Rational Arguments: Single Round Delegation with Sublinear Verification: Pavel Hubacek, Aarhus and Northeastern

Starts:
10:00 am on Wednesday, October 23, 2013
Ends:
11:30 am on Wednesday, October 23, 2013
Location:
MCS 137
Abstract: Rational proofs, recently introduced by Azar and Micali (STOC 2012), are a variant of interactive proofs in which the prover is neither honest nor malicious, but rather rational. The advantage of rational proofs over their classical counterparts is that they allow for extremely low communication and verification time. Azar and Micali demonstrated their potential by giving a one message rational proof for #P, in which the verifier runs in time O(n), where n denotes the instance size.
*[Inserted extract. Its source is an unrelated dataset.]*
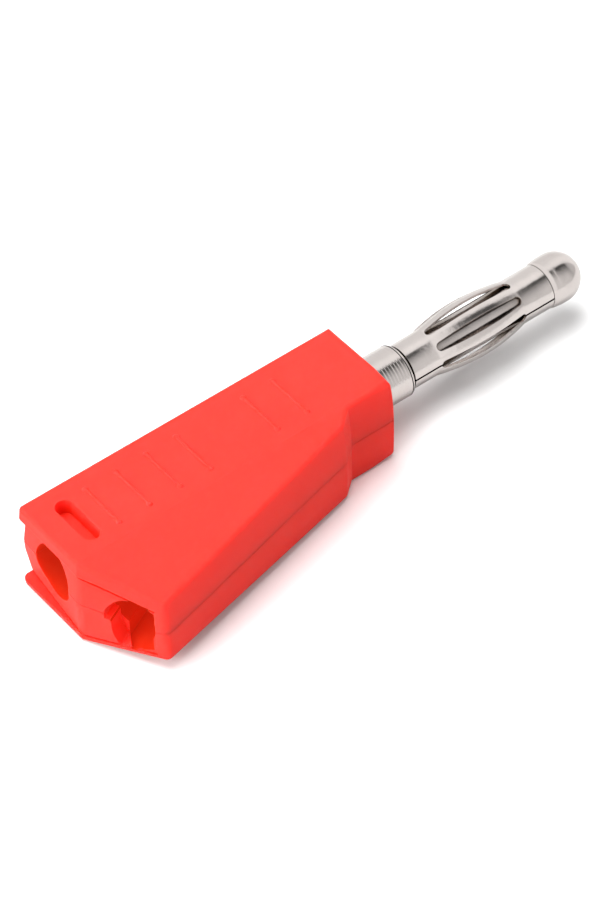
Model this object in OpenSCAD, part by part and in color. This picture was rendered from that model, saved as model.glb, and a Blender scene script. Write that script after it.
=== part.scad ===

In a follow-up work (EC 2013), Azar and Micali proposed „super-efficient“ and interactive versions of rational proofs and argued that they capture precisely the class TC0 of constant-depth, polynomial-size circuits with threshold gates. In this work, we show that by considering rational arguments, in which the prover is additionally restricted to be computationally bounded, the class NC1, of search problems computable by log-space uniform circuits of O(log n)-depth, admits rational protocols that are simultaneously one-round and polylog(n) time verifiable. This demonstrates the potential of rational arguments as a way to extend the notion of „super-efficient“ rational proofs beyond the class TC0. The low interaction nature of our protocols, along with their sub-linear verification time, make them well suited for delegation of computation. While they provide a weaker (yet arguably meaningful) guarantee of soundness, they compare favorably with each of the known delegation schemes in at least one aspect. They are simple, rely on standard complexity hardness assumptions, provide a correctness guarantee for all instances, and do not require preprocessing. Our rational arguments are constructed in two steps. We first design a multi-round rational proof and then collapse it into a single round argument. In doing so, we identify the gap between the reward given to a truthful prover in the proof and the one given to a dishonest one as a key parameter in the quality of the resulting argument. We leave it as an intriguing open problem to determine whether one could „scale up“ the underlying proofs to classes beyond NC1, and potentially even beyond P (thus bypassing known impossibility results), and point out some limitations in doing so for non-trivial languages. This is a joint work with Siyao Guo, Alon Rosen and Margarita Vald.